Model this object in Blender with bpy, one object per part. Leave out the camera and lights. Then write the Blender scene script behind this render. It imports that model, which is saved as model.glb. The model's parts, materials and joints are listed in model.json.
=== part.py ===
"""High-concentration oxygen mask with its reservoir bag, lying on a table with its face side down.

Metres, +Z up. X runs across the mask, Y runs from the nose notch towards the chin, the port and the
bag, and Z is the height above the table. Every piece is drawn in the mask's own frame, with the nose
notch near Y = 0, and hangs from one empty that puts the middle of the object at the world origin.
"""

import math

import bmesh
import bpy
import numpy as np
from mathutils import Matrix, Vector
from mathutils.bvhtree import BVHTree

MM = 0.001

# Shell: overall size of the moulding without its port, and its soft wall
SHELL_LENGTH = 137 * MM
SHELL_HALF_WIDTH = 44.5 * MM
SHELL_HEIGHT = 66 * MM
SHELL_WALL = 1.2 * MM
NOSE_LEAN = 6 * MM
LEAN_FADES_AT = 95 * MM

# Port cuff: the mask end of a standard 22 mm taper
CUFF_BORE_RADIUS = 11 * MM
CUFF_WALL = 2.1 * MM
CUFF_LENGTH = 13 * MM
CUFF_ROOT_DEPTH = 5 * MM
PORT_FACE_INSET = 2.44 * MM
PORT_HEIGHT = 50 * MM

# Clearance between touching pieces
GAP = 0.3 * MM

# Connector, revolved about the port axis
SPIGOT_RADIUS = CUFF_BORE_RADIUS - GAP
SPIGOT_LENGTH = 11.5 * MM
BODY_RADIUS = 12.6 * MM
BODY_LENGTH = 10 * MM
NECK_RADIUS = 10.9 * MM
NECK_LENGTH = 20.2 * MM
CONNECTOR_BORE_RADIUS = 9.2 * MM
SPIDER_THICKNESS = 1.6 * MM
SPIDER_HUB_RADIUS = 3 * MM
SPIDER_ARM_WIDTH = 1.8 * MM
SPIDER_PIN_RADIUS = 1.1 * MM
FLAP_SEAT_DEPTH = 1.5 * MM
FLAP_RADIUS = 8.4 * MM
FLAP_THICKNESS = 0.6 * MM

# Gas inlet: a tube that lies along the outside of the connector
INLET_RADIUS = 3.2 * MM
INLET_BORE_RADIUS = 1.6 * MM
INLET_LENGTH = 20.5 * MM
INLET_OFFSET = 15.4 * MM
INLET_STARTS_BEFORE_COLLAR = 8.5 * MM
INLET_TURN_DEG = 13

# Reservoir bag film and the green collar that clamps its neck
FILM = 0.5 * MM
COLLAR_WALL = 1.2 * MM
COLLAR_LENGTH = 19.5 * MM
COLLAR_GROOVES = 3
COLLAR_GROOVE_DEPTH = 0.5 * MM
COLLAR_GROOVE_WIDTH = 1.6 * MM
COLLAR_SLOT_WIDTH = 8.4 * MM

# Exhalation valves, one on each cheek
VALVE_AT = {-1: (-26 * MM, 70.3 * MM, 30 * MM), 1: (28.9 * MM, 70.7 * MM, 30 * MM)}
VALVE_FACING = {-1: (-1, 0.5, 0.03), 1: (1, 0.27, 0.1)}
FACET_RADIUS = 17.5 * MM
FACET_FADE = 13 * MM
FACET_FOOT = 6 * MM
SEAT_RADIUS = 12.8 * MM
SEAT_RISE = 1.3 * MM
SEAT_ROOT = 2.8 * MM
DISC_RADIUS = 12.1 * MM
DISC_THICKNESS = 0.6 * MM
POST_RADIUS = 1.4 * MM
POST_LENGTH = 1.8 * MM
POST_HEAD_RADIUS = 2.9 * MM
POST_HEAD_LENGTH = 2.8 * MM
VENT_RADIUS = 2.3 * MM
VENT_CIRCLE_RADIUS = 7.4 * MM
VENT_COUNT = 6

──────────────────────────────

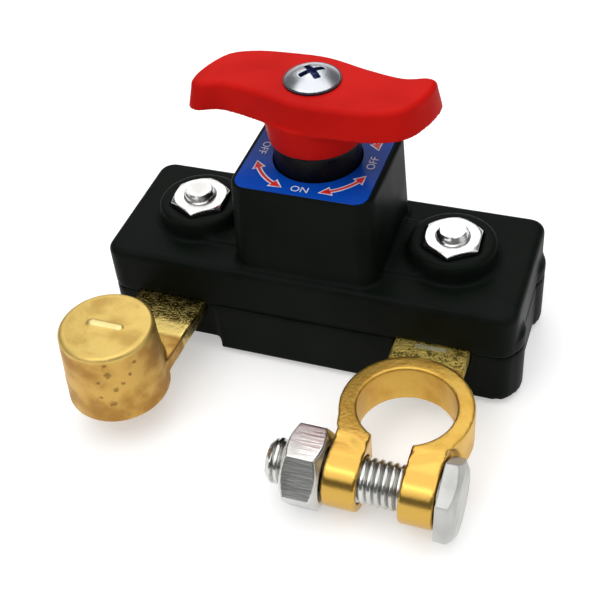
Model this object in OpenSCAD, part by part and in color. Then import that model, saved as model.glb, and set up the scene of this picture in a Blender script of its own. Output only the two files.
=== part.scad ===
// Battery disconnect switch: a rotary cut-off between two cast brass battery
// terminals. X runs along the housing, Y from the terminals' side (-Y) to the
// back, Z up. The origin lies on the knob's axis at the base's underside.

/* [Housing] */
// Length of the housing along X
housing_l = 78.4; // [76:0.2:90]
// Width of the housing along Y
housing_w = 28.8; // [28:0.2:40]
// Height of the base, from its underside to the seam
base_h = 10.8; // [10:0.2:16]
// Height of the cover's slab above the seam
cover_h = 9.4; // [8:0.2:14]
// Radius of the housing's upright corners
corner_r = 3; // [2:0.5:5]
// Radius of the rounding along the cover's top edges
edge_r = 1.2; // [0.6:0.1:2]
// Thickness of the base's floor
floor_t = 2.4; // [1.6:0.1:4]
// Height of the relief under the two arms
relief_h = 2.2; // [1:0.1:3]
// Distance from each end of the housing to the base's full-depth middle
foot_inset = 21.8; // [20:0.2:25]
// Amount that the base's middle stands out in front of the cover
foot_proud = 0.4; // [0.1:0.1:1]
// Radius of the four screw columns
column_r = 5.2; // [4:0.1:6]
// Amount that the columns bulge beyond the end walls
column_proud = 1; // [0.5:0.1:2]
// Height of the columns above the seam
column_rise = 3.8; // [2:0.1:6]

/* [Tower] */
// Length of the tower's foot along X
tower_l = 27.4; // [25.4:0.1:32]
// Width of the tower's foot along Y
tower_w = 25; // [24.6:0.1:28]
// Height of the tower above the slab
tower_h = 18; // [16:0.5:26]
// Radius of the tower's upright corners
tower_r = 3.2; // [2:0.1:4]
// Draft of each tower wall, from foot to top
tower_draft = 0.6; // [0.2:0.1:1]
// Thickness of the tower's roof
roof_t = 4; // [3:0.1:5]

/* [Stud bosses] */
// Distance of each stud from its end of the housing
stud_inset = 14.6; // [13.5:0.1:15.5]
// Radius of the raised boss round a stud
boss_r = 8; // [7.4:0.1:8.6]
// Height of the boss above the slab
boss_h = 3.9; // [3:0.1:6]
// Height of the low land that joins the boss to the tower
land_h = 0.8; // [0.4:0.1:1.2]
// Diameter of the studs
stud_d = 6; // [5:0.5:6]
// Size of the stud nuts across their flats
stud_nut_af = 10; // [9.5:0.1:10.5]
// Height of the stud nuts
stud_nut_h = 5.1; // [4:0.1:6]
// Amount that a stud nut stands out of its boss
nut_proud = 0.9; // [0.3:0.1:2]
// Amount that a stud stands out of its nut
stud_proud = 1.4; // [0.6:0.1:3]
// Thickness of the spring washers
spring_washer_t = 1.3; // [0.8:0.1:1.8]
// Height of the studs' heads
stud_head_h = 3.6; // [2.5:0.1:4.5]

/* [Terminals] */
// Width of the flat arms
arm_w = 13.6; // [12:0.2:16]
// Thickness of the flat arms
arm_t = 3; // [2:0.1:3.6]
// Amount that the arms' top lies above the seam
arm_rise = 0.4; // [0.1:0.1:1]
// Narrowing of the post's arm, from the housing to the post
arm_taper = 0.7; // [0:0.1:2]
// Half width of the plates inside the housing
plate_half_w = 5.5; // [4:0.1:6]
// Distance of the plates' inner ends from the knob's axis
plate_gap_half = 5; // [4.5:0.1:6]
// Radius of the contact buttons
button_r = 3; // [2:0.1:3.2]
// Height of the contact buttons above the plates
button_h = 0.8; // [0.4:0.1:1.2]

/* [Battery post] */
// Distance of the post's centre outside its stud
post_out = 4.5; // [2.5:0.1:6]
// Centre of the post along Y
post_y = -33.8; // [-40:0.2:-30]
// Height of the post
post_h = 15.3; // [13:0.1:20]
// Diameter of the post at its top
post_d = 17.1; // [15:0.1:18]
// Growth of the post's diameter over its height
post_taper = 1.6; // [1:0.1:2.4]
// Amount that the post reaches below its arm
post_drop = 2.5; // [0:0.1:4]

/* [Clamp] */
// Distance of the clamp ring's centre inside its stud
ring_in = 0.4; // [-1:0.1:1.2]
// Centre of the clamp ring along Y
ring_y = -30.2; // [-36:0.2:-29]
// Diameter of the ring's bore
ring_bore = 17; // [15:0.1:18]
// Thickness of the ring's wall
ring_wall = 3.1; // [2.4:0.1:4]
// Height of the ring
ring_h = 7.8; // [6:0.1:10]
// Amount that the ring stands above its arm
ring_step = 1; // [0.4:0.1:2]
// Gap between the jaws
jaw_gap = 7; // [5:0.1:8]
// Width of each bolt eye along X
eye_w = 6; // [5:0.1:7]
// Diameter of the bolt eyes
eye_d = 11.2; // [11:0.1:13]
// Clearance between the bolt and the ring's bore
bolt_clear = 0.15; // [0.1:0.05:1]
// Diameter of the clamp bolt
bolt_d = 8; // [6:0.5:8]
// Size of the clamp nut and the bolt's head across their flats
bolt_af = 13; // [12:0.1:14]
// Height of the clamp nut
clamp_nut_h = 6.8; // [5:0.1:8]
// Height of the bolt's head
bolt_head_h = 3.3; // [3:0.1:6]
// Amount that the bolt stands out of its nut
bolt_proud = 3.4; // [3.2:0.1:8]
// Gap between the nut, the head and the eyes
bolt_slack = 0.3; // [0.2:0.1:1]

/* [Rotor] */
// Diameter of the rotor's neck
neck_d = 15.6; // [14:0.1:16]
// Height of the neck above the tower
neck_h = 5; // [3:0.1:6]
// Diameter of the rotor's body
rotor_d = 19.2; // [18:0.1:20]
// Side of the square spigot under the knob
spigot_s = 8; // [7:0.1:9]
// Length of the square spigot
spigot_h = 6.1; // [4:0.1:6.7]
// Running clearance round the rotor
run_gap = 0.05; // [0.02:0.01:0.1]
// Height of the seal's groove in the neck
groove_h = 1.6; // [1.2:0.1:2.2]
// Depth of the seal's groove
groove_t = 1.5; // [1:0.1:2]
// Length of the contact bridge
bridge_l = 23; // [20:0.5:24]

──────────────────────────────

Return exactly, and only, the lines from the one containing "Model this object in Blender" down to the one containing "face side down.", with both of those lines included.

Model this object in Blender with bpy, one object per part. Leave out the camera and lights. Then write the Blender scene script behind this render. It imports that model, which is saved as model.glb. The model's parts, materials and joints are listed in model.json.
=== part.py ===
"""High-concentration oxygen mask with its reservoir bag, lying on a table with its face side down.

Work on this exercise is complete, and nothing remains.